(Written exercise)
Exactly reproduce each line of the listing that follows.

(Dataset section)
--- begin ---

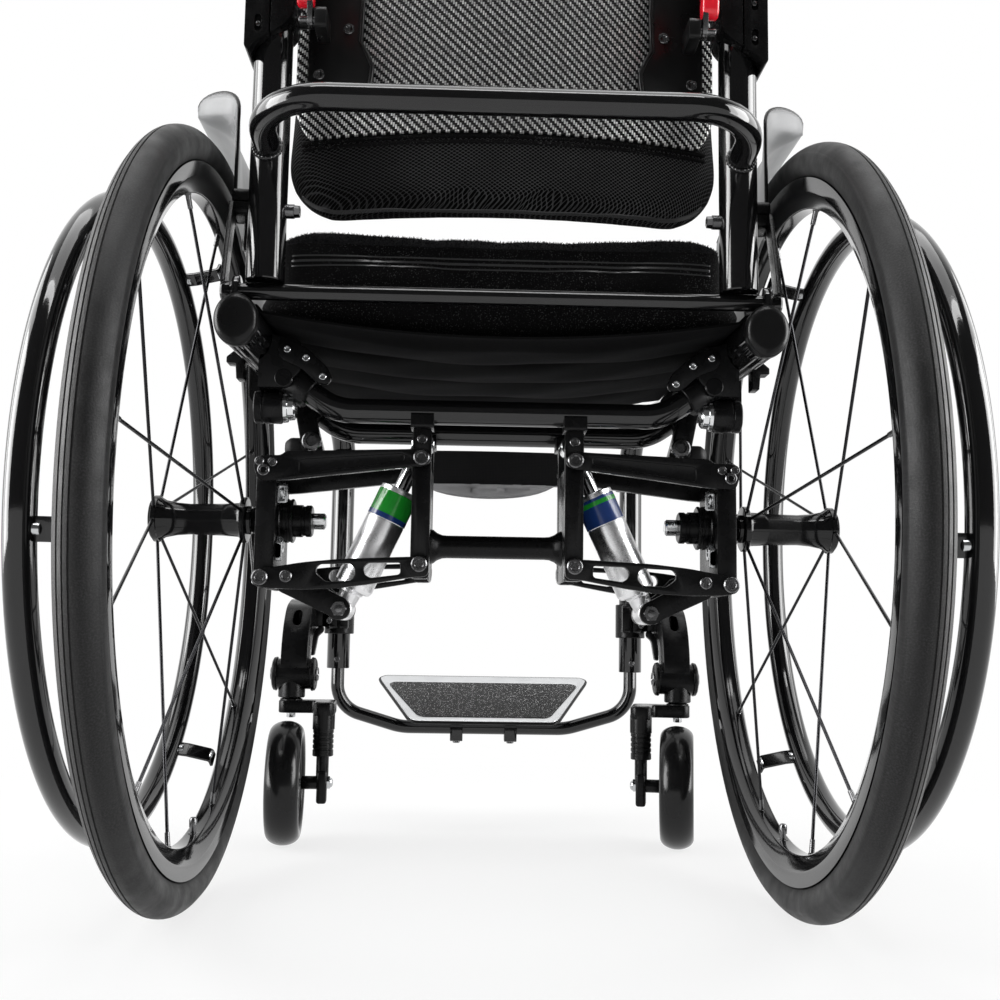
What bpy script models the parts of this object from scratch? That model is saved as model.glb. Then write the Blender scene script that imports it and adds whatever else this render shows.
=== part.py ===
"""Rigid wheelchair with sprung rear wheels and one-sided casters. Metres, +Z up, the chair faces +Y.
Positions in this file are measured from the point on the floor under the rear axle; place() moves
them so that the middle of the chair's footprint is the origin. L is the chair's left, at -X."""
import math

import bmesh
import bpy
import numpy as np
from mathutils import Matrix, Vector

# Overall
AXLE_Y = -0.0972          # where the rear axle stands, from the middle of the footprint
WHEEL_R = 0.295           # rear wheel, over the tyre
SEAT_Z = WHEEL_R + 0.1315 # side rail centre at its rear end
SEAT_RISE = 2.5           # degrees that the seat rises towards the front
TRACK = 0.2335            # middle of the rear tyre, from the middle of the chair
RAIL_X = TRACK - 0.0455   # side rail centre
RAIL_BACK = -0.105
RAIL_WIDE = 0.030
RAIL_HIGH = 0.036
LEG_X = RAIL_X - 0.0255
LEG_Y = 0.400
LEG_D = 0.025
LEG_BEND = 0.045          # radius of the front bend
TAPER_Y = 0.300           # from here forward the rail turns in towards the leg
LEG_END_Z = 0.169
GAP = 0.0004              # left between two pieces that touch

# Rear wheels
TYRE_WIDE = 0.028
TYRE_DEEP = 0.025
RIM_R = WHEEL_R - TYRE_DEEP   # tyre seat
RIM_DEEP = 0.023
RIM_WIDE = 0.023
HANDRIM_R = RIM_R - 0.032
HANDRIM_D = 0.0196
HANDRIM_OUT = 0.0485      # handrim centre, outboard of the middle of the tyre
HUB_IN = 0.0425           # hub's inner end, inboard of the middle of the tyre
HUB_OUT = 0.0350
AXLE_D = 0.0127
BUTTON_PRESS = 0.003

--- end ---

(Final result)
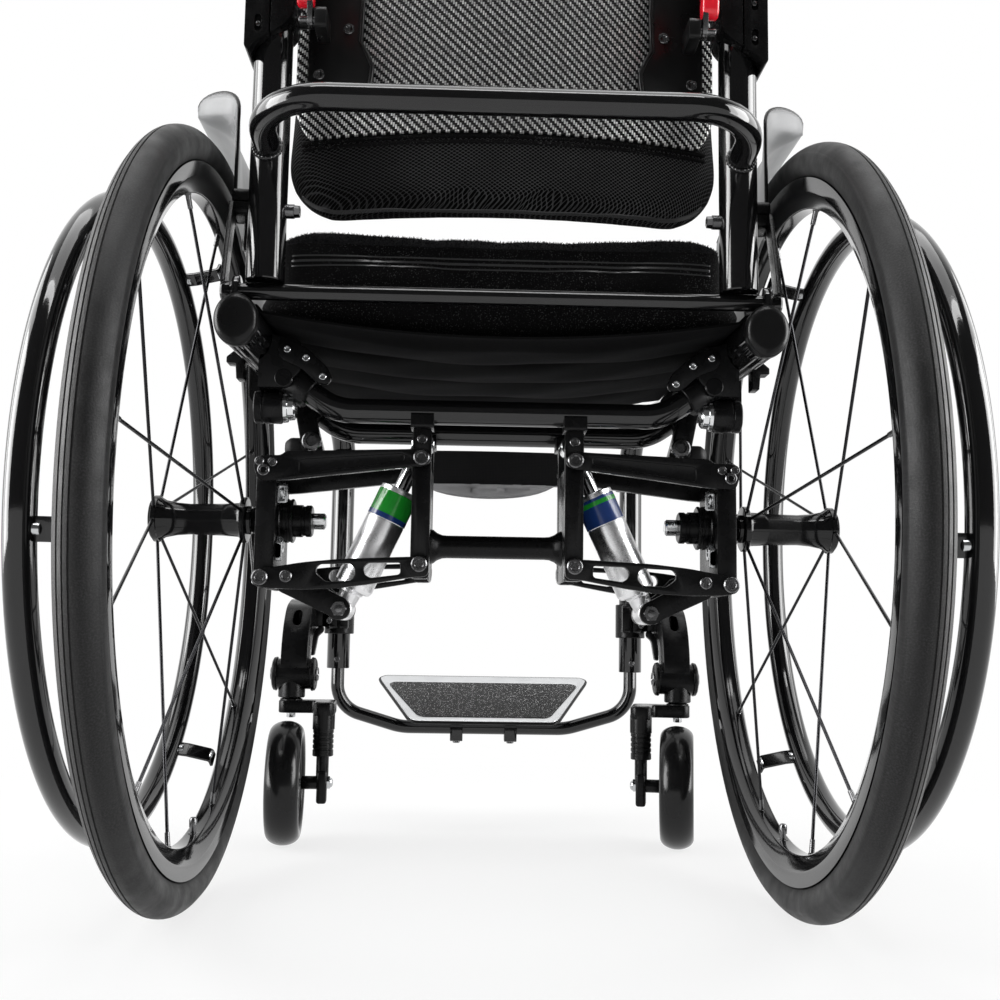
What bpy script models the parts of this object from scratch? That model is saved as model.glb. Then write the Blender scene script that imports it and adds whatever else this render shows.
=== part.py ===
"""Rigid wheelchair with sprung rear wheels and one-sided casters. Metres, +Z up, the chair faces +Y.
Positions in this file are measured from the point on the floor under the rear axle; place() moves
them so that the middle of the chair's footprint is the origin. L is the chair's left, at -X."""
import math

import bmesh
import bpy
import numpy as np
from mathutils import Matrix, Vector

# Overall
AXLE_Y = -0.0972          # where the rear axle stands, from the middle of the footprint
WHEEL_R = 0.295           # rear wheel, over the tyre
SEAT_Z = WHEEL_R + 0.1315 # side rail centre at its rear end
SEAT_RISE = 2.5           # degrees that the seat rises towards the front
TRACK = 0.2335            # middle of the rear tyre, from the middle of the chair
RAIL_X = TRACK - 0.0455   # side rail centre
RAIL_BACK = -0.105
RAIL_WIDE = 0.030
RAIL_HIGH = 0.036
LEG_X = RAIL_X - 0.0255
LEG_Y = 0.400
LEG_D = 0.025
LEG_BEND = 0.045          # radius of the front bend
TAPER_Y = 0.300           # from here forward the rail turns in towards the leg
LEG_END_Z = 0.169
GAP = 0.0004              # left between two pieces that touch

# Rear wheels
TYRE_WIDE = 0.028
TYRE_DEEP = 0.025
RIM_R = WHEEL_R - TYRE_DEEP   # tyre seat
RIM_DEEP = 0.023
RIM_WIDE = 0.023
HANDRIM_R = RIM_R - 0.032
HANDRIM_D = 0.0196
HANDRIM_OUT = 0.0485      # handrim centre, outboard of the middle of the tyre
HUB_IN = 0.0425           # hub's inner end, inboard of the middle of the tyre
HUB_OUT = 0.0350
AXLE_D = 0.0127
BUTTON_PRESS = 0.003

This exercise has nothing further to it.